Enhancing Transferability of Deep Reinforcement Learning-Based Variable Speed Limit Control Using Transfer Learning

Abstract

The study aims to evaluate the performance of the transfer learning algorithm to enhance the transferability of a deep reinforcement learning-based variable speed limits (VSL) control. The Double Deep Q Network (DDQN)-based VSL control strategy is proposed for reducing total time spent (TTS) on freeways. A real merging bottleneck is developed in the simulation and considered for the VSL control as the source scenario. Three types of target scenarios are considered, including the overspeed scenarios, adverse weather scenarios, and diverse capacity drop scenarios. A stable testing demand and a fluctuating testing demand are adopted to evaluate the effects of VSL control. The results show that by updating the neural networks, the transfer learning in the DDQN-based VSL control agent successfully transfers knowledge learned in the source scenario to other target scenarios.

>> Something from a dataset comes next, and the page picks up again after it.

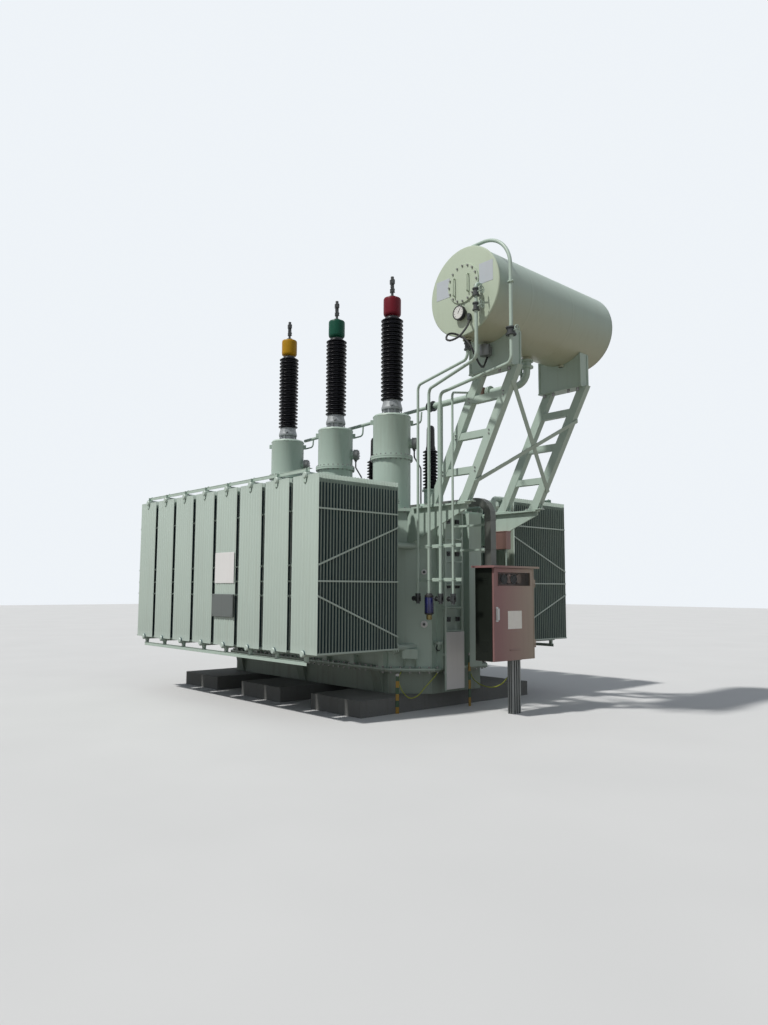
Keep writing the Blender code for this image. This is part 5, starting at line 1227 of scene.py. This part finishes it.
def light():
    """A pale sky, the sun from the front left and a weak fill from the right."""
    scene = bpy.context.scene
    world = bpy.data.worlds.new("studio")
    scene.world = world
    world.use_nodes = True
    tree = world.node_tree
    back = tree.nodes["Background"]
    back.inputs["Color"].default_value = (0.86, 0.92, 1.0, 1)
    back.inputs["Strength"].default_value = 0.28
    seen = node(tree, "ShaderNodeBackground", {"Color": (0.86, 0.9, 0.94, 1), "Strength": 1.0})
    mix = node(tree, "ShaderNodeMixShader", {
        "Fac": seen_directly(tree), 1: back.outputs[0], 2: seen.outputs[0]})
    tree.links.new(mix.outputs[0], tree.nodes["World Output"].inputs["Surface"])
    for name, aim, strength, spread_angle, tint in (
            ("key", (-0.2, -1.0, 1.35), 3.1, 3, (1.0, 0.97, 0.92)),
            ("fill", (1.0, -0.35, 0.55), 0.12, 60, (0.92, 0.96, 1.0))):
        lamp = bpy.data.lights.new(name, "SUN")
        lamp.energy = strength
        lamp.angle = math.radians(spread_angle)
        lamp.color = tint
        made = bpy.data.objects.new(name, lamp)
        made.rotation_euler = Vector(aim).to_track_quat("Z", "Y").to_euler()
        scene.collection.objects.link(made)
    scene.view_settings.view_transform = "Standard"


def camera():
    """The photograph's own view."""
    azimuth = math.radians(CAMERA_AZIMUTH)
    pitch = math.radians(CAMERA_PITCH)
    roll = math.radians(CAMERA_ROLL)
    right = Vector((math.cos(azimuth), math.sin(azimuth), 0))
    ahead = Vector((-right.y * math.cos(pitch), right.x * math.cos(pitch), math.sin(pitch)))
    up = right.cross(ahead)
    tilted = right * math.cos(roll) + up * math.sin(roll)
    upright = tilted.cross(ahead)
    data = bpy.data.cameras.new("photo_view")
    data.lens = LENS
    data.sensor_width = SENSOR_WIDTH
    data.sensor_fit = "AUTO"
    data.clip_end = 200
    made = bpy.data.objects.new("photo_view", data)
    turn = Matrix((tilted, upright, -ahead)).transposed().to_4x4()
    made.matrix_world = Matrix.Translation(CAMERA_PLACE) @ turn
    bpy.context.scene.collection.objects.link(made)
    bpy.context.scene.camera = made


camera()
light()
floor()
solids()
radiators()
ties()
bank_plates()
for phase, number, colour in (("a", -1, YELLOW), ("b", 0, GREEN), ("c", 1, RED)):
    turret(phase, number * PHASE_PITCH)
    bushing(phase, number * PHASE_PITCH, colour)
low_voltage()
conservator()
frame_bolts()
pipes()
drying_breather()
tank()
ladder()
cabinet()
post()
duct_details()
earthing()
drum_hose()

With the transfer learning, the entire training process is shortened by 32.3% to 69.8%, while keeping a similar maximum reward level, as compared to the VSL control with full learning from scratch. With the transferred DDQN-based VSL strategy, the TTS is reduced by 26.02% to 67.37% with the stable testing demand and 21.31% to 69.98% with the fluctuating testing demand in various scenarios, respectively. The results also show that when the task similarity between the source scenario and target scenario is relatively low, the transfer learning could lead to local optimum and may not achieve the global optimal control effects.